Les carnets de Daniel indiquent 60 mm en 2022 contre 90 en janvier dernier. Or, « il faut une pluie régulière (entre 800 mmm et 1000 mm d’eau répartis sur l’année) pour que l’herbage pousse correctement. On fait plusieurs fauches par an que l’on stocke pour nourrir les bêtes en hiver."

Si on manque une fauche ce printemps, ça va être très dur

Daniel Courval

Son voisin de parcelle, polyculteur-éleveur en bio, a lui aussi fait le constat du manque d’eau. Alors Jocelyn Bertrand tente de lutter contre l’assèchement des sols en plantant des haies qui encadrent ses cultures et ses prairies. « On plante de nombreuses espèces différentes, comme dans les haies naturelles. Si l’une ne résiste pas, ce n’est pas toute la haie qui disparaît. »

Les haies font office de barrière pour retenir l’eau quand de grosses quantités tombent d’un coup, et elles cassent les vents qui soufflent au printemps et assèchent considérablement les sols.
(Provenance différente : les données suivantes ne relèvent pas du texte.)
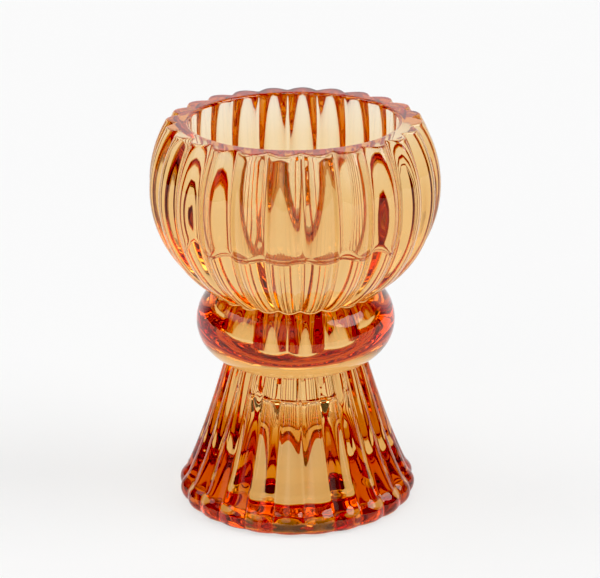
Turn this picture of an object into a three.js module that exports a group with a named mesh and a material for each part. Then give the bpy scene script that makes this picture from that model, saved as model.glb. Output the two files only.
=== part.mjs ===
// A two-way candle holder, 90 mm tall, in ribbed pressed glass with an amber coat outside. Standing
// as modelled it holds a tealight in the round bowl on top. Turned over, it holds a tapered dinner
// candle in the socket of the foot. Three glass members make it: the bowl, the smooth ring at the
// waist and the foot.
// Units are millimetres, +Z is up, and the origin is the middle of the base on the table.
import * as THREE from "three";

// Driving dimensions.
const HEIGHT = 90;
const RIBS = 24;
const FACES_PER_RIB = 4;
const JOINT_GAP = 0.3; // left between two members where the glass is joined

// Heights of the two joints, at the middle of their gaps.
const FOOT_JOINT_Z = 34.2;
const BOWL_JOINT_Z = 50.8;

// The bowl: almost an ellipse outside, cut flat at the rim and at the joint.
const BOWL = {
  radius: 33,
  halfHeight: 29.5,
  middleZ: 75.2,
  fullness: 0.95, // 1 is an ellipse, less is squarer
  rimEdge: 0.8,
  rimRibDepth: 2.4,
  ribDepth: 1.8,
  jointRibDepth: 1.3,
};
// The tealight's tapered cup in the bowl.
const CUP = {
  mouthRadius: 23.5,
  mouthEdge: 0.7,
  floorRadius: 21.6,
  floorZ: 65,
  floorFillet: 2.4,
};

// The ring: the outer part of a round section turned about the axis, flat at both joints.
const RING = { centreRadius: 13.5, centreZ: 43.1, sectionRadius: 9.3 };

// The foot: a rounded lip that stands on the table, and a flare that narrows up to the ring.
const FOOT = {
  contactRadius: 25.6,
  lipRadius: 27.6,
  lipZ: 2.7,
  lipRise: 1.7, // how far the lip goes straight up before it turns in
  flareRadius: 25.9,
  flareZ: 6,
  flareStart: [0.5, -1.1], // from the flare's lower end, where the lip's curve comes from
  flarePull: [22, 14.6], // the point that draws the flare inwards
  neckRadius: 16.9,
  neckZ: 31.6,
  jointRadius: 16,
  contactRibDepth: 0.4,
  lipRibDepth: 0.9,
  ribDepth: 1.3,
  fullRibZ: 12, // where the ribs reach their full depth
};
// The underside: a shallow recess inside the ring it stands on, and the dinner candle's blind
// socket in the middle, with a flared mouth.
const RECESS = { rimRadius: 22.4, rootRadius: 20.5, depth: 1.2 };
const SOCKET = {
  mouthRadius: 12.8,
  flareZ: 2.6,
  wallRadius: 11.4,
  shoulderRadius: 11.2,
  shoulderZ: 21.5,
  endRadius: 9,
  endZ: 25.5,
};

const QUARTER = Math.PI / 2;

function point(r, z) {
  return { r, z, rib: 0 };
}

// Points along a curve drawn in the half plane of radius and height.
function along(curve, steps) {
  return curve.getPoints(steps).map((p) => point(p.x, p.y));
}

// Points of an elliptical arc, angles in radians.
function arc(radius, z, halfWidth, halfHeight, from, to, steps) {
  return along(new THREE.EllipseCurve(radius, z, halfWidth, halfHeight, from, to, from > to), steps);
}

// Points up the round side of the bowl, between two angles from its widest height.
function bowlSide(from, to, steps) {
  const points = [];
  for (let i = 0; i <= steps; i += 1) {
    const angle = THREE.MathUtils.lerp(from, to, i / steps);
    const radius = BOWL.radius * Math.cos(angle) ** BOWL.fullness;
    points.push(point(radius, BOWL.middleZ + BOWL.halfHeight * Math.sin(angle)));
  }
  return points;
}

// Points of a curve from one point to another, pulled towards the points between them.
function bend(points, steps) {
  const vectors = points.map(([r, z]) => new THREE.Vector2(r, z));
  const Curve = points.length === 3 ? THREE.QuadraticBezierCurve : THREE.CubicBezierCurve;
  return along(new Curve(...vectors), steps);
}

// The same points with ribs cut into them, as deep as depthAt says for each height.
function ribbed(points, depthAt) {
  return points.map((p) => ({ ...p, rib: depthAt(p.z) }));
}

// The share of a rib's depth cut away at an angle: none on the round crest, all in the groove.
function groove(angle) {
  return 1 - Math.abs(Math.cos((RIBS * angle) / 2));
}

// Turns a profile, from axis to axis and anticlockwise, into a closed ribbed body about +Z.
function turned(name, profile) {
  const outline = profile.map((p) => new THREE.Vector2(p.r, p.z));
  const geometry = new THREE.LatheGeometry(outline, RIBS * FACES_PER_RIB);
  const position = geometry.getAttribute("position");
  for (let i = 0; i < position.count; i += 1) {
    const { r, rib } = profile[i % profile.length];
    const x = position.getX(i);
    const z = position.getZ(i);
    const scale = rib > 0 ? 1 - (rib * groove(Math.atan2(x, z))) / r : 1;
    position.setX(i, x * scale);
    position.setZ(i, z * scale);
  }
  geometry.rotateX(QUARTER); // the lathe turns about Y
  geometry.computeVertexNormals();
  const mesh = new THREE.Mesh(geometry, amberGlass());
  mesh.name = name;
  return mesh;
}

function amberGlass() {
  return new THREE.MeshStandardMaterial({
    color: 0xd98a3c,
    roughness: 0.04,
    metalness: 0,
    transparent: true,
    opacity: 0.6,
  });
}

// The bowl's ribs are shallowest at the joint and deepest at the rim.
function bowlRibDepth(z) {
  const { mapLinear } = THREE.MathUtils;
  if (z < CUP.floorZ) {
    return mapLinear(z, BOWL_JOINT_Z, CUP.floorZ, BOWL.jointRibDepth, BOWL.ribDepth);
  }
  return mapLinear(z, CUP.floorZ, HEIGHT, BOWL.ribDepth, BOWL.rimRibDepth);
}

// The ribbed bowl, with the tealight's cup in it.
function tealightBowl() {
  const jointZ = BOWL_JOINT_Z + JOINT_GAP / 2;
  const edge = BOWL.rimEdge;
  const angleAt = (z) => Math.asin((z - BOWL.middleZ) / BOWL.halfHeight);
  const side = bowlSide(angleAt(jointZ), angleAt(HEIGHT - edge), 12);
  const rimRadius = side[side.length - 1].r - edge;
  return turned("tealight_bowl", [
    point(0, jointZ),
    ...ribbed([...side, point(rimRadius, HEIGHT)], bowlRibDepth),
    point(CUP.mouthRadius + CUP.mouthEdge, HEIGHT),
    point(CUP.mouthRadius, HEIGHT - CUP.mouthEdge),
    ...arc(
      CUP.floorRadius - CUP.floorFillet, CUP.floorZ + CUP.floorFillet,
      CUP.floorFillet, CUP.floorFillet, 0, -QUARTER, 4,
    ),
    point(0, CUP.floorZ),
  ]);
}

// The smooth ring at the waist, solid glass, with a flat face at each joint.
function waistRing() {
  const bottomZ = FOOT_JOINT_Z + JOINT_GAP / 2;
  const topZ = BOWL_JOINT_Z - JOINT_GAP / 2;
  const { centreRadius, centreZ, sectionRadius } = RING;
  const angleAt = (z) => Math.asin((z - centreZ) / sectionRadius);
  const side = arc(
    centreRadius, centreZ, sectionRadius, sectionRadius, angleAt(bottomZ), angleAt(topZ), 14,
  );
  return turned("waist_ring", [point(0, bottomZ), ...side, point(0, topZ)]);
}

// The foot's ribs are shallow where it stands, deeper at the lip and deepest up the flare.
function footRibDepth(z) {
  const { lerp, mapLinear } = THREE.MathUtils;
  const { contactRibDepth, lipRibDepth, ribDepth, lipZ, fullRibZ } = FOOT;
  if (z < lipZ) {
    return lerp(contactRibDepth, lipRibDepth, z / lipZ);
  }
  return mapLinear(Math.min(z, fullRibZ), lipZ, fullRibZ, lipRibDepth, ribDepth);
}

// The flared, ribbed foot, with the dinner candle's socket in its underside.
function candleFoot() {
  const topZ = FOOT_JOINT_Z - JOINT_GAP / 2;
  const lipRounding = FOOT.lipRadius - FOOT.contactRadius;
  const underLip = arc(FOOT.contactRadius, FOOT.lipZ, lipRounding, FOOT.lipZ, -QUARTER, 0, 4);
  const overLip = bend(
    [
      [FOOT.lipRadius, FOOT.lipZ],
      [FOOT.lipRadius, FOOT.lipZ + FOOT.lipRise],
      [FOOT.flareRadius + FOOT.flareStart[0], FOOT.flareZ + FOOT.flareStart[1]],
      [FOOT.flareRadius, FOOT.flareZ],
    ],
    3,
  );
  const flare = bend(
    [[FOOT.flareRadius, FOOT.flareZ], FOOT.flarePull, [FOOT.neckRadius, FOOT.neckZ]],
    7,
  );
  const outside = [...underLip, ...overLip.slice(1), ...flare.slice(1)];
  return turned("candle_foot", [
    point(0, SOCKET.endZ),
    point(SOCKET.endRadius, SOCKET.endZ),
    point(SOCKET.shoulderRadius, SOCKET.shoulderZ),
    point(SOCKET.wallRadius, SOCKET.flareZ),
    point(SOCKET.mouthRadius, RECESS.depth),
    point(RECESS.rootRadius, RECESS.depth),
    point(RECESS.rimRadius, 0),
    ...ribbed([...outside, point(FOOT.jointRadius, topZ)], footRibDepth),
    point(0, topZ),
  ]);
}

const holder = new THREE.Group();
holder.add(tealightBowl(), waistRing(), candleFoot());

export default holder;
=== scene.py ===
"""The looks of the ribbed glass tealight holder, on a pale table in a soft studio light.

The holder is one piece of clear glass with a clear amber coat on its outside and its underside. It
is turned about the axis from one outline, with ribs pressed into the bowl and the foot. The CAD's
frame is used throughout: +Z up, the origin in the middle of the base. Outlines are in millimetres.
"""

import math

import bpy
import numpy as np
from mathutils import Matrix, Vector


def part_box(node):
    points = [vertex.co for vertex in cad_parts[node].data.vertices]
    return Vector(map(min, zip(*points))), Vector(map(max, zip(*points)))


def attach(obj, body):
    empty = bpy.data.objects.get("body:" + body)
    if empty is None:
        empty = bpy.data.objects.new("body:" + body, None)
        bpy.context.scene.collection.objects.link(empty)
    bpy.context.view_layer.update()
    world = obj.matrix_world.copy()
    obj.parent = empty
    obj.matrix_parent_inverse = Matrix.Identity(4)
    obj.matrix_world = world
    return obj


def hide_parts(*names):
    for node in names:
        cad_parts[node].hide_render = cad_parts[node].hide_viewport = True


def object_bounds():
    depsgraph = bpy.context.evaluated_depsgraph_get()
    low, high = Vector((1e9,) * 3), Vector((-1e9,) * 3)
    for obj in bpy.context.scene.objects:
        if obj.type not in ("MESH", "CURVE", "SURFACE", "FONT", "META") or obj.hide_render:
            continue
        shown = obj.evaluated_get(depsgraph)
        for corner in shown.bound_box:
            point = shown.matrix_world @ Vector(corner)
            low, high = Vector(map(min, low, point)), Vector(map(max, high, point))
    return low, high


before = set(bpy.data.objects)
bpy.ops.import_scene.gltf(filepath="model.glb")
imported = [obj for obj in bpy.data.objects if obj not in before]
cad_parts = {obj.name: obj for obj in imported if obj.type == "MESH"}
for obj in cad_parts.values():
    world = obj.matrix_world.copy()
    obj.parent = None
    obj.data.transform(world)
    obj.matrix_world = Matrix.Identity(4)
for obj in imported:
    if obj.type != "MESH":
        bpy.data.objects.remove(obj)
cad_low, cad_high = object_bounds()

MM = 0.001
QUARTER = math.pi / 2

# Outer sizes, from the CAD members.
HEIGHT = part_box("tealight_bowl")[1][2] / MM
BOWL_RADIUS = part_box("tealight_bowl")[1][0] / MM
RING_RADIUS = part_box("waist_ring")[1][0] / MM
LIP_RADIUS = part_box("candle_foot")[1][0] / MM

# The bowl and its cup.
BOWL_MIDDLE_Z = 75.2
BOWL_HALF_HEIGHT = 29.5
BOWL_FULLNESS = 0.95  # 1 is an ellipse, less is squarer
BOWL_LOW_Z = 50.5
RIM_ROUNDING = 0.8
CUP_MOUTH_RADIUS = 23.5
CUP_FLOOR_RADIUS = 21.6
CUP_FLOOR_Z = 65
CUP_FILLET = 2.4

# The ring at the waist.
RING_CENTRE_RADIUS = 13.5
RING_CENTRE_Z = 43.1

# The foot.
FOOT_TOP_RADIUS = 15.6
FOOT_TOP_Z = 35.5
NECK_RADIUS = 16.9
NECK_Z = 31.6
FLARE_PULL = (22, 14.6)  # draws the flare inwards
FLARE_RADIUS = 25.9
FLARE_Z = 6
FLARE_START = (0.5, -1.1)  # from the flare's lower end, where the lip's curve comes from
LIP_RISE = 1.7
LIP_Z = 2.7
CONTACT_RADIUS = 25.6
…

Jocelyn Bertrand, éleveur de vaches laitières

 

Ces haies offrent aussi de l’ombre à ses bêtes. Là aussi, Jocelyn s’est adapté. « J’ai choisi de travailler en bio, en extensif, et avec des vaches laitières rustiques. Je favorise les croisements : les bêtes résistent bien mieux aux variations climatiques et à la chaleur. Leur production de lait est plus faible qu’avec des Holstein – race à lait souvent utilisée dans l’agriculture conventionnelle – mais plus régulière sur l’année. »
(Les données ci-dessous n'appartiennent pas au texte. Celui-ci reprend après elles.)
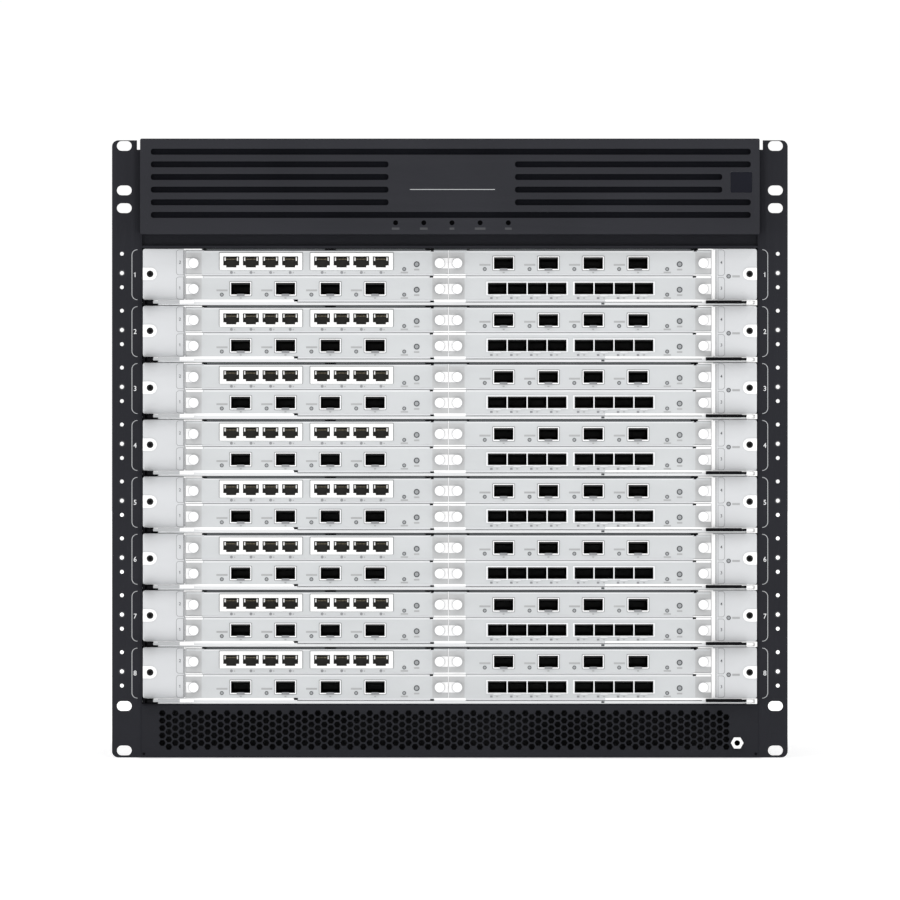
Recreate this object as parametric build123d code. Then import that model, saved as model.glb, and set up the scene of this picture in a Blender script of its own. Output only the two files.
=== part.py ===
from build123d import *
from math import cos, pi
import os

# A modular core router: a ten-unit rack chassis whose front holds eight line cards,
# each with four slide-in interface modules. The front faces -Y, X runs to the right
# and Z runs up. The origin is the middle of the chassis's underside. Millimetres.

# Rack standard
RACK_UNIT = 44.45
UNITS_HIGH = 10
UNIT_SPARE = 2.7
HOLE_FROM_UNIT_EDGE = 6.35
HOLE_SPREAD = 31.75
RACK_SLOT_LENGTH = 10.6
RACK_SLOT_WIDTH = 7.0

# Body
BODY_WIDTH = 442.0
BODY_DEPTH = 560.0
SKIN = 1.2
FIT = 0.3
BODY_HEIGHT = UNITS_HIGH * RACK_UNIT - UNIT_SPARE
INNER_X = BODY_WIDTH / 2 - SKIN
INNER_TOP = BODY_HEIGHT - SKIN
FRONT = -BODY_DEPTH / 2
BACK = BODY_DEPTH / 2

# Rack ears
EAR_WIDTH = 20.3
EAR_HOLE_EDGE = 8.75
EAR_SHEET = 2.5
EAR_LEG = 2.0
EAR_LEG_DEPTH = 60.0
EAR_TOP_DROP = 1.0
EAR_CORNER = 3.0
EAR_NOTCH_WIDTH = 2.5
EAR_NOTCH_DEPTH = 6.7
PANEL_WIDTH = BODY_WIDTH + 2 * EAR_WIDTH
RACK_HOLE_SPAN = PANEL_WIDTH - 2 * EAR_HOLE_EDGE

# Front zones, from the underside up
INTAKE_HEIGHT = 38.1
FASCIA_HEIGHT = 68.2
BAND_HEIGHT = 9.6
BAND_SETBACK = 3.0
BAND_DEPTH = 12.0
CAGE_TOP = BODY_HEIGHT - FASCIA_HEIGHT - BAND_HEIGHT
FASCIA_BOTTOM = BODY_HEIGHT - FASCIA_HEIGHT

# Card cage and midplane
SLOTS = 8
CARD_HEADROOM = 0.7
CARD_GAP = 4.15
CARD_SIDE_GAP = 0.5
MIDPLANE_FROM_FRONT = 318.0
MIDPLANE_SHEET = 3.2
SLOT_PITCH = (CAGE_TOP - CARD_HEADROOM - INTAKE_HEIGHT) / SLOTS
CARD_HEIGHT = SLOT_PITCH - CARD_GAP
CARD_WIDTH = 2 * (INNER_X - CARD_SIDE_GAP)
MIDPLANE_Y = FRONT + MIDPLANE_FROM_FRONT
MIDPLANE_BACK = MIDPLANE_Y + MIDPLANE_SHEET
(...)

L'élevage pour entretenir les paysages normands

Retour chez Daniel. Cet éleveur passionné travaille en extensif. Ses vaches entretiennent les paysages bocagers, et permettent de les maintenir. Alors pour lui, il y a urgence à lutter contre le manque d'eau et contre la fragilisation des prairies. « L’élevage enrichit la terre grâce aux bouses, et en se mélangeant à l’argile, permettent au sol de retenir l’eau. »

Si la prairie normande avec ses vaches semble très naturelle, la faire pousser sur les parcelles demande des compétences. Cet ancien comptable, installé depuis 1989 en Gaec avec sa femme, précise : «  j’ai bénéficié lors de mon installation de 5 années de suivi et de conseils pour savoir ce que l’on peut semer comme prairie et à quel endroit. On a tenté de semer du ray grass tardif sur des parcelles qui n’ont rien donné ! L’idéal c’est que poussent la fétuque, le ray-grass, et différents trèfles… ». Et pour cela il faut de l’eau.

Le prix de la nourriture pour les broutards a été multiplié par deux

La situation n’est pas la même partout en Normandie, il l’explique chez lui par la nature des sols, et pas seulement. « Ici les sols sont schisteux, ils ne retiennent pas l’eau, et en plus il y a la pente. Ici il vaut mieux avoir des versants exposés au nord qu’au sud, où rien ne pousse ! Mais c’est aussi lié au réchauffement climatique. » Si l’on excepte l’année dernière où l’été a été très arrosé, les éleveurs cumulent une quatrième année sèche. C’est trop.

« On ne peut pas vider nos stocks de nourriture pour l'hiver tous les ans, et en plus dès le printemps. Cette année, le prix de la nourriture pour les broutards a été multiplié par deux, je ne vais pas pouvoir en acheter suffisamment » s’inquiète Daniel.

Il possède aussi 25 hectares de cultures qui lui permettent d’avoir un complément pour nourrir ses bêtes, « mais sur certaines parcelles, les cultures souffrent aussi du manque de pluie. »

Jocelyn et Daniel vont surveiller le ciel avec attention : rien n’est perdu pour ce printemps, à condition que les cieux arrosent très généreusement les terres normandes dans les semaines à venir. La nostalgie les gagne quand on évoque une Normandie pluvieuse et tempérée même en plein été.